Exercise description: Look through the entries below and extract exactly the lines from the one containing "middle.location = (PLANT_SHIFT" through the one containing "before = set(bpy.data.objects)", ends included.

— Start Dataset extract —

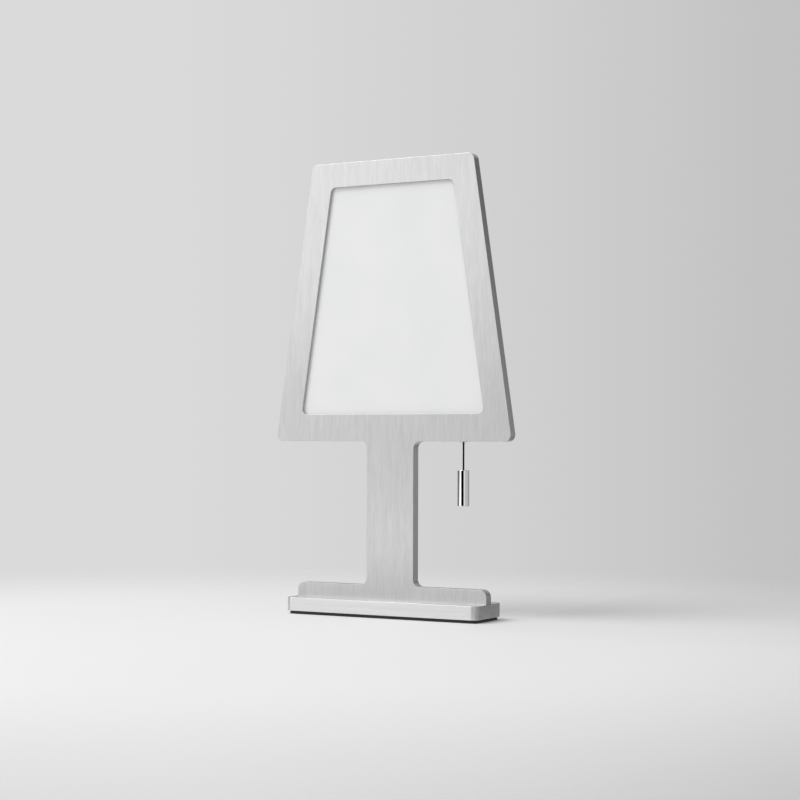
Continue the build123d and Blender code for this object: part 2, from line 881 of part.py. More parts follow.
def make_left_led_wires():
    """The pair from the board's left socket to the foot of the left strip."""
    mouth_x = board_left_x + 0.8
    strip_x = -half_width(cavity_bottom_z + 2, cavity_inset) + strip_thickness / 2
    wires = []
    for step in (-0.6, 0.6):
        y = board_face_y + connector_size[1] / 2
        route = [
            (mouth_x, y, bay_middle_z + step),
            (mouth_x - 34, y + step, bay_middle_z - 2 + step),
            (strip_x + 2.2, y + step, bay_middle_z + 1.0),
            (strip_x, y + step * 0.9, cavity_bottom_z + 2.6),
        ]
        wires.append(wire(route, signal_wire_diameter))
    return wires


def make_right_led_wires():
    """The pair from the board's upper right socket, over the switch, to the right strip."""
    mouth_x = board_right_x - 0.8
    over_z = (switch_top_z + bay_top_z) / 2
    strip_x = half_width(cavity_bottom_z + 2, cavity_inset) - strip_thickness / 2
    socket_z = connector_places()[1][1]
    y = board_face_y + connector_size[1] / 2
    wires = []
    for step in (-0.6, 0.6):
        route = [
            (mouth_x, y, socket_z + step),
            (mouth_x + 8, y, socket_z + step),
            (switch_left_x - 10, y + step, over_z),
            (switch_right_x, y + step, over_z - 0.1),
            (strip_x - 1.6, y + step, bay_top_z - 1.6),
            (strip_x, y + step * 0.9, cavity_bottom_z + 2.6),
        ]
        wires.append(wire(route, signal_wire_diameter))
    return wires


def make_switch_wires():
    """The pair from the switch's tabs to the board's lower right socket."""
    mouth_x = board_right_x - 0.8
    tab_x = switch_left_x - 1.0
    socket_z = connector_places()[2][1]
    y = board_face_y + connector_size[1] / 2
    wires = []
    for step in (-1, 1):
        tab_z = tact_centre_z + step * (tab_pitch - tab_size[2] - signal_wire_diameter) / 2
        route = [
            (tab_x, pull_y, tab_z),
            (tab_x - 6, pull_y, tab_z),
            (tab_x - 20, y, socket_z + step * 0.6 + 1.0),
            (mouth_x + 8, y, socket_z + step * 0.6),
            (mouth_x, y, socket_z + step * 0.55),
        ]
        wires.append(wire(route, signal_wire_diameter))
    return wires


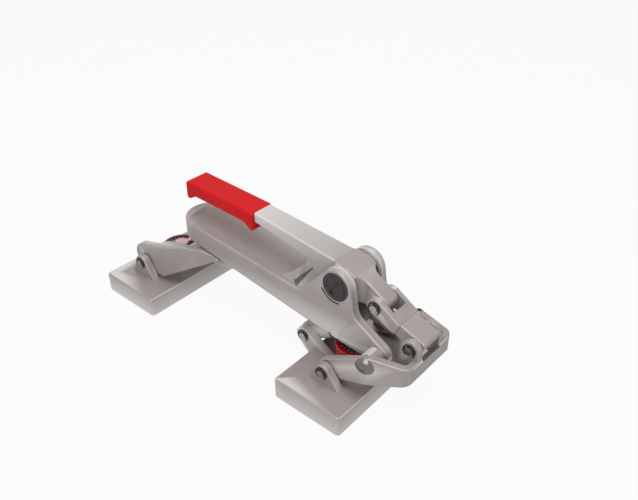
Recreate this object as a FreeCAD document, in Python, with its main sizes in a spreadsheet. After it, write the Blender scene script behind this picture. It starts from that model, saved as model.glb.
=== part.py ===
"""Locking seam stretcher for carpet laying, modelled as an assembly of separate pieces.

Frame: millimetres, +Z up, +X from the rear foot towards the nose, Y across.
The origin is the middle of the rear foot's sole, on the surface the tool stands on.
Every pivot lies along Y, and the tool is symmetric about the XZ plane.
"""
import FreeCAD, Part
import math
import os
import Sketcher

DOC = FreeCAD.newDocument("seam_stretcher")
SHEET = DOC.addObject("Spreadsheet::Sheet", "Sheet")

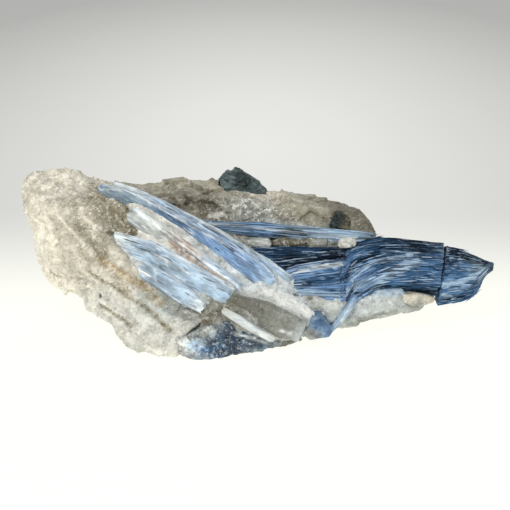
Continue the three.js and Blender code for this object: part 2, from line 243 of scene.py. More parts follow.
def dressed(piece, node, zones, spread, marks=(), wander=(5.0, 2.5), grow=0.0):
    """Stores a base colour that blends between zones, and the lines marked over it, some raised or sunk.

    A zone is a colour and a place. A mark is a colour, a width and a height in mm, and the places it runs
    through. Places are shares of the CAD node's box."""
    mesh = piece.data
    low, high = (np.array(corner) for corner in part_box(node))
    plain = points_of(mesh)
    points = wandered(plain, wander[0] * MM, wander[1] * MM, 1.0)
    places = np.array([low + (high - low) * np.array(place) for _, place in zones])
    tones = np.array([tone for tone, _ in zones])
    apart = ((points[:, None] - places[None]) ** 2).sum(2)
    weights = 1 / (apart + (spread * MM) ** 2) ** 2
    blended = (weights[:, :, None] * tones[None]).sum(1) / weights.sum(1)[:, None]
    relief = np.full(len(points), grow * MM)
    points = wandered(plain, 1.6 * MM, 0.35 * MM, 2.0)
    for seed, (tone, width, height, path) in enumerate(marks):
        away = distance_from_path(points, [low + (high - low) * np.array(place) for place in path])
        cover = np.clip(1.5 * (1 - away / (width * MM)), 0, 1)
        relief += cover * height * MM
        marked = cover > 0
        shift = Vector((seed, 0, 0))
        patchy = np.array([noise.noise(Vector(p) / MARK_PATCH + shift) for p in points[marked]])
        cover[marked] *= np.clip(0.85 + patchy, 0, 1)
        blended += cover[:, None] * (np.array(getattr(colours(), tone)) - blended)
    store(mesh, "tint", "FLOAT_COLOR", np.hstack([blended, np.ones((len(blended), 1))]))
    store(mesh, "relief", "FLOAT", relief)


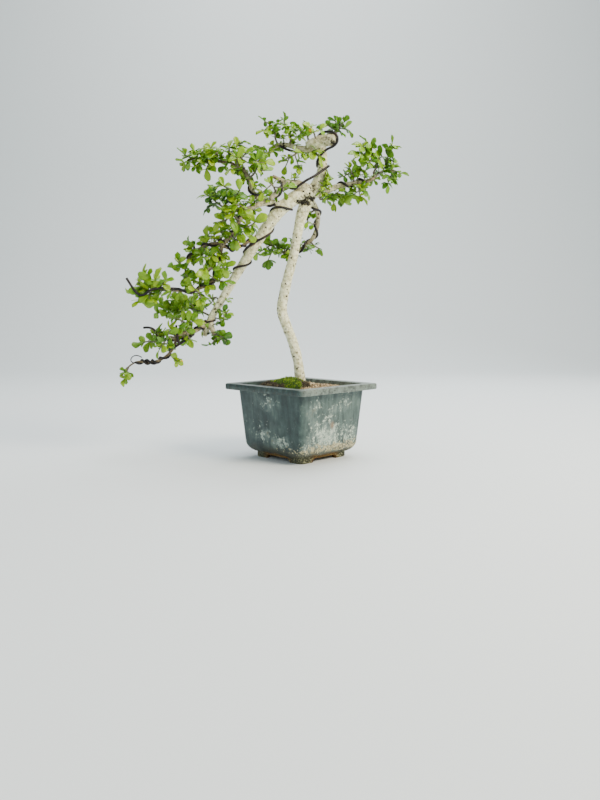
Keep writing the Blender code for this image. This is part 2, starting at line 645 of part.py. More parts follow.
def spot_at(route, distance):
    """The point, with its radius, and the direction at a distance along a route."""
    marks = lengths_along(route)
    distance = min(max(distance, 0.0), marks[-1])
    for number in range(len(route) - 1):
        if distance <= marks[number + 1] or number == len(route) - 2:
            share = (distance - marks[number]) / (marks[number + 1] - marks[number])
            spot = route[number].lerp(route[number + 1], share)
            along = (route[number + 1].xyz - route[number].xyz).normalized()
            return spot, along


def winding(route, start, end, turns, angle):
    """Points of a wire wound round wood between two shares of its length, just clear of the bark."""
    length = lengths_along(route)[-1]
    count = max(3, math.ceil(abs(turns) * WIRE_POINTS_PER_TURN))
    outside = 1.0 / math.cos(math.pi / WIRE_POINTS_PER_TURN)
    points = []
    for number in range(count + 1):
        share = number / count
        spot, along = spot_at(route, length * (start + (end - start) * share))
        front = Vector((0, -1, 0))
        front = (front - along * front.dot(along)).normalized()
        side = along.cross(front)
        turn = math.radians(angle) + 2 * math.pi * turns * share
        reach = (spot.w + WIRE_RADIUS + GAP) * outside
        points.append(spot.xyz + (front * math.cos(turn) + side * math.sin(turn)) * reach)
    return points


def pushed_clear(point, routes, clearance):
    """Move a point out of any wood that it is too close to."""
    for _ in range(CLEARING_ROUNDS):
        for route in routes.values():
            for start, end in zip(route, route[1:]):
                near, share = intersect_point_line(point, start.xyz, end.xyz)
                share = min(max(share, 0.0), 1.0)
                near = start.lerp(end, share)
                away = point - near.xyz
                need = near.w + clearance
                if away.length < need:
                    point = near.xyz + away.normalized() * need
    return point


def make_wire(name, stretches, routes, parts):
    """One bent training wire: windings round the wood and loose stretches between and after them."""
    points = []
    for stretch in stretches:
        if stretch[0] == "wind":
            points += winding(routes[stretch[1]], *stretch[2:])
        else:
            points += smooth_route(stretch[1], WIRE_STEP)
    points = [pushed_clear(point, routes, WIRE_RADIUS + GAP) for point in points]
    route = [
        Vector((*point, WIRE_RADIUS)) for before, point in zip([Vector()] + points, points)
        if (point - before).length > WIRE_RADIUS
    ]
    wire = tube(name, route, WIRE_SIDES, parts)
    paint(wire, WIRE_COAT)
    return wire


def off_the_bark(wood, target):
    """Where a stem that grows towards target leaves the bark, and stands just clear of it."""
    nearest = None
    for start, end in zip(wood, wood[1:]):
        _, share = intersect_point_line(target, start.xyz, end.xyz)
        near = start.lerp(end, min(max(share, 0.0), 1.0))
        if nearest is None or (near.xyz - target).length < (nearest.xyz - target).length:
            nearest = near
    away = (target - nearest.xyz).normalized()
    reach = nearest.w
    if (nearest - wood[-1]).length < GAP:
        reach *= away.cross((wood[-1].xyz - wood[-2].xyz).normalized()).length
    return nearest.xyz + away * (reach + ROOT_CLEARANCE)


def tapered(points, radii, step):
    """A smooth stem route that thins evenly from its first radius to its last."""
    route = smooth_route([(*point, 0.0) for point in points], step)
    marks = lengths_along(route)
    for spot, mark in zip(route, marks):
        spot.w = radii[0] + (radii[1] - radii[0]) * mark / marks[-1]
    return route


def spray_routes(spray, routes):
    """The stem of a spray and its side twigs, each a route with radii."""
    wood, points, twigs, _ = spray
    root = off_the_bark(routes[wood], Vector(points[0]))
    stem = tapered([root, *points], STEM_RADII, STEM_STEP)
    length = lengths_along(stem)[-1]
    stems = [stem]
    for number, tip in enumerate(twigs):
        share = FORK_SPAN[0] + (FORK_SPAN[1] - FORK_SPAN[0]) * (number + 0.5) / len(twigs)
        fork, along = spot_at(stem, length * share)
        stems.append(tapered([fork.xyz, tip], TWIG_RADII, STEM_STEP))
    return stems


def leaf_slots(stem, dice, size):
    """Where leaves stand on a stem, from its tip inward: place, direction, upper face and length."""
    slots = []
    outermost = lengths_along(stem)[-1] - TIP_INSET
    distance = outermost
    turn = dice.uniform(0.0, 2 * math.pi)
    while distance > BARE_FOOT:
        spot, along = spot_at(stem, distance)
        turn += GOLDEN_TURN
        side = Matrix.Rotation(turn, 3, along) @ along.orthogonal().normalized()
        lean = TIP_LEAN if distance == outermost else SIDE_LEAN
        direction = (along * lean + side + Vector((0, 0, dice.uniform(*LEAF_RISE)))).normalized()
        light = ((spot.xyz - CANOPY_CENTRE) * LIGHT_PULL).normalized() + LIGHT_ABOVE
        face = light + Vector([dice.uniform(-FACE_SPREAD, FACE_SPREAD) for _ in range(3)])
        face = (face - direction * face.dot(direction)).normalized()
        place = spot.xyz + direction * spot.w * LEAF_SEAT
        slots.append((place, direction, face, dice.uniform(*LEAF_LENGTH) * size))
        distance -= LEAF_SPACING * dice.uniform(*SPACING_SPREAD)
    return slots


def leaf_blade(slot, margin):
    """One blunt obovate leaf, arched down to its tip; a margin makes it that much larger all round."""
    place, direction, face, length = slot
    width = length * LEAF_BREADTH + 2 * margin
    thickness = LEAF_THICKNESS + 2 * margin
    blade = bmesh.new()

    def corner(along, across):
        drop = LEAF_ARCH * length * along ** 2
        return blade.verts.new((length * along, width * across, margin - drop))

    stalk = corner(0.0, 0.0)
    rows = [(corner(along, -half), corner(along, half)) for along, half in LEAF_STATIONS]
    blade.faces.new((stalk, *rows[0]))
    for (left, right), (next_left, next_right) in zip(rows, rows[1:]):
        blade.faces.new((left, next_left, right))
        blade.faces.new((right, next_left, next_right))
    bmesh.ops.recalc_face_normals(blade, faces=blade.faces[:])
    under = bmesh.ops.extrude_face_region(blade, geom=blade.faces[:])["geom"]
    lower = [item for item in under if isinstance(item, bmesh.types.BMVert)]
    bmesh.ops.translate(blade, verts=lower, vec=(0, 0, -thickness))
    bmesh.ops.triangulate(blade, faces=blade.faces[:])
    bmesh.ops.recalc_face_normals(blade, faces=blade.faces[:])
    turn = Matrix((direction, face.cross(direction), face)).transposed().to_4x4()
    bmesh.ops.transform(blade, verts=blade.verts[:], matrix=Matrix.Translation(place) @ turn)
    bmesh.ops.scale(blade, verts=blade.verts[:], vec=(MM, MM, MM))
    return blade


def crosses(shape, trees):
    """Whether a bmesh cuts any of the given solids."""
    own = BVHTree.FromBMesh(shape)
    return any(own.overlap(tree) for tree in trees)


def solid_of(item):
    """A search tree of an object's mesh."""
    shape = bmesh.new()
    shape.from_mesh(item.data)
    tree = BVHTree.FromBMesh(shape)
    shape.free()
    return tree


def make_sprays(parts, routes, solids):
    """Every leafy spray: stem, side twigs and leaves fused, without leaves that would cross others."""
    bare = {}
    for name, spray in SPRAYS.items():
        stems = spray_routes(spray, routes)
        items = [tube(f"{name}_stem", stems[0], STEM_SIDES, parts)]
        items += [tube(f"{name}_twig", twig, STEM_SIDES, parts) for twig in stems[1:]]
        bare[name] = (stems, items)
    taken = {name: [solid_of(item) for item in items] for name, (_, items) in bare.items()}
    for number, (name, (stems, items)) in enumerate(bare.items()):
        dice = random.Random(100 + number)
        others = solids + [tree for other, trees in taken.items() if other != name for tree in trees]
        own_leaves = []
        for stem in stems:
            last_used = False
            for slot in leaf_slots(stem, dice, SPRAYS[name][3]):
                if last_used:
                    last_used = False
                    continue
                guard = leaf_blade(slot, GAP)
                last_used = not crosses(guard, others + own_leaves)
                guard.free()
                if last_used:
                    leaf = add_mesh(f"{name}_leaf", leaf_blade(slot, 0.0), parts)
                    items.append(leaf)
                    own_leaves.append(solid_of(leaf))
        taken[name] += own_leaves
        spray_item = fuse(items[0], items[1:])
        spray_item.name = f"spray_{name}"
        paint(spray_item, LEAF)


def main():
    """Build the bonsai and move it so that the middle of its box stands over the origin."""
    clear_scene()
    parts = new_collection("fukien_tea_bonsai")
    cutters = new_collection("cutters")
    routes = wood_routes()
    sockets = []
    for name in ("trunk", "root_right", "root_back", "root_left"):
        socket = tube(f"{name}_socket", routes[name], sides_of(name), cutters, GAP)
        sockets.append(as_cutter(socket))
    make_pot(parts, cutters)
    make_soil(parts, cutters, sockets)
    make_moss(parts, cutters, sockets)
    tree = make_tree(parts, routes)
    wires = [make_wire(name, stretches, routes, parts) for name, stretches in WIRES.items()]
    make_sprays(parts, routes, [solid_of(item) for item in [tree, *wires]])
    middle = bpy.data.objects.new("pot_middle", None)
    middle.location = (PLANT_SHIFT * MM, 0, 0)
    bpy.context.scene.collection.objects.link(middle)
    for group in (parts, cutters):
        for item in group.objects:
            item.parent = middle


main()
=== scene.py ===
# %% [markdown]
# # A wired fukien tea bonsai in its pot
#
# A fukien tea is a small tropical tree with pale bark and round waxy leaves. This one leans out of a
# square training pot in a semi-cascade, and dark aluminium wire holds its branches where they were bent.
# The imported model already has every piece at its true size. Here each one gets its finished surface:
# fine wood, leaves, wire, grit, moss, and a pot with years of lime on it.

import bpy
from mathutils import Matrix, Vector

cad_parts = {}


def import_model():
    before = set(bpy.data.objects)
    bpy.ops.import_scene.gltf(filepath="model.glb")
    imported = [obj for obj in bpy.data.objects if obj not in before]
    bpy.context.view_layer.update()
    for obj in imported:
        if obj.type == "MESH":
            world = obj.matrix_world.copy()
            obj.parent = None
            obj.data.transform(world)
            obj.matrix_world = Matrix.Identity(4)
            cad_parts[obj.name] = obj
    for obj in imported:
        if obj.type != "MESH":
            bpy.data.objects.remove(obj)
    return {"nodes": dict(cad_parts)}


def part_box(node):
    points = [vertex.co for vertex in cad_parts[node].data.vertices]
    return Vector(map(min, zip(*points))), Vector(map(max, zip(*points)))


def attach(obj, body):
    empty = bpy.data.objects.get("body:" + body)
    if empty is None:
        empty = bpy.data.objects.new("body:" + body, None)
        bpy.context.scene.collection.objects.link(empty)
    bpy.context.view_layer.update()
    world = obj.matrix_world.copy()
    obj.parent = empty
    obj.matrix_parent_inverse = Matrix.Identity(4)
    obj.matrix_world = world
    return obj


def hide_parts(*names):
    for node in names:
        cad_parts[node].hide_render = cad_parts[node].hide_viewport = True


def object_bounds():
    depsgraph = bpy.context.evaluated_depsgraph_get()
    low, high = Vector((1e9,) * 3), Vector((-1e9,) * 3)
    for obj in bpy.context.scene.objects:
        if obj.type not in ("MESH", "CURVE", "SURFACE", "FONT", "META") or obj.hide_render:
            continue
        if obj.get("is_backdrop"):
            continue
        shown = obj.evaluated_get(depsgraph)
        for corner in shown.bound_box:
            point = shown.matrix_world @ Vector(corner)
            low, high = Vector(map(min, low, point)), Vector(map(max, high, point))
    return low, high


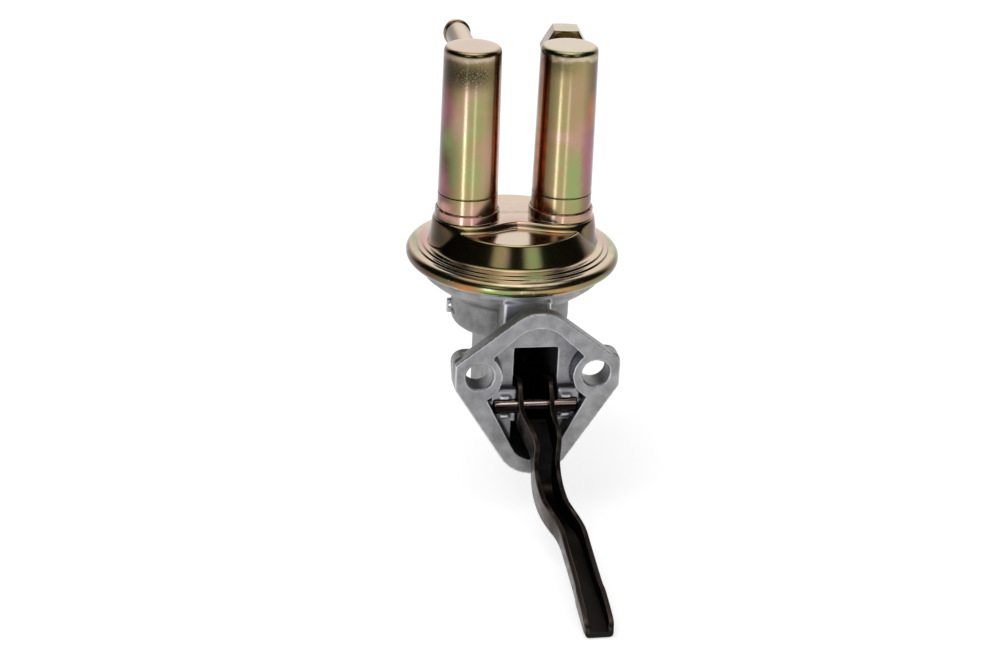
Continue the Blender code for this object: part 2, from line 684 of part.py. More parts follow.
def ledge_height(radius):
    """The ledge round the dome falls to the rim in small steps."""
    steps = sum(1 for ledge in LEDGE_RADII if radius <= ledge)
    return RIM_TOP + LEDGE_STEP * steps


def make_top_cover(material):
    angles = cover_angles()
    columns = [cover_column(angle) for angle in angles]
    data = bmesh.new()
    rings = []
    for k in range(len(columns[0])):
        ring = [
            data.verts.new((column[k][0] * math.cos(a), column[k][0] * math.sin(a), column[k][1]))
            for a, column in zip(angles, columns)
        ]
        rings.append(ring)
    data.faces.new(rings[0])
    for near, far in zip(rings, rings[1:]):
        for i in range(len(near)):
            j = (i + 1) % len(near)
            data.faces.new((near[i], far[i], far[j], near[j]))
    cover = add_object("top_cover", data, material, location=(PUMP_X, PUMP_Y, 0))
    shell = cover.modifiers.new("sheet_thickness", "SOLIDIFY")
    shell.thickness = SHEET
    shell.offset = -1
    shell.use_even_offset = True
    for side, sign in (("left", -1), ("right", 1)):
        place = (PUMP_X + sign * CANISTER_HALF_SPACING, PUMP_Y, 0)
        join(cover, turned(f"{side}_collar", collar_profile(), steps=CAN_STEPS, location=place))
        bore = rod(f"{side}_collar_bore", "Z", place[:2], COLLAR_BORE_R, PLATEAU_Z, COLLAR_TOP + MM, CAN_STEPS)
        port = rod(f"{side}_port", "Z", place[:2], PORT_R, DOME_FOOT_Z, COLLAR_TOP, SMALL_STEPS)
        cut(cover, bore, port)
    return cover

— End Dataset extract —

Exercise output:
    middle.location = (PLANT_SHIFT * MM, 0, 0)
    bpy.context.scene.collection.objects.link(middle)
    for group in (parts, cutters):
        for item in group.objects:
            item.parent = middle


main()
=== scene.py ===
# %% [markdown]
# # A wired fukien tea bonsai in its pot
#
# A fukien tea is a small tropical tree with pale bark and round waxy leaves. This one leans out of a
# square training pot in a semi-cascade, and dark aluminium wire holds its branches where they were bent.
# The imported model already has every piece at its true size. Here each one gets its finished surface:
# fine wood, leaves, wire, grit, moss, and a pot with years of lime on it.

import bpy
from mathutils import Matrix, Vector

cad_parts = {}


def import_model():
    before = set(bpy.data.objects)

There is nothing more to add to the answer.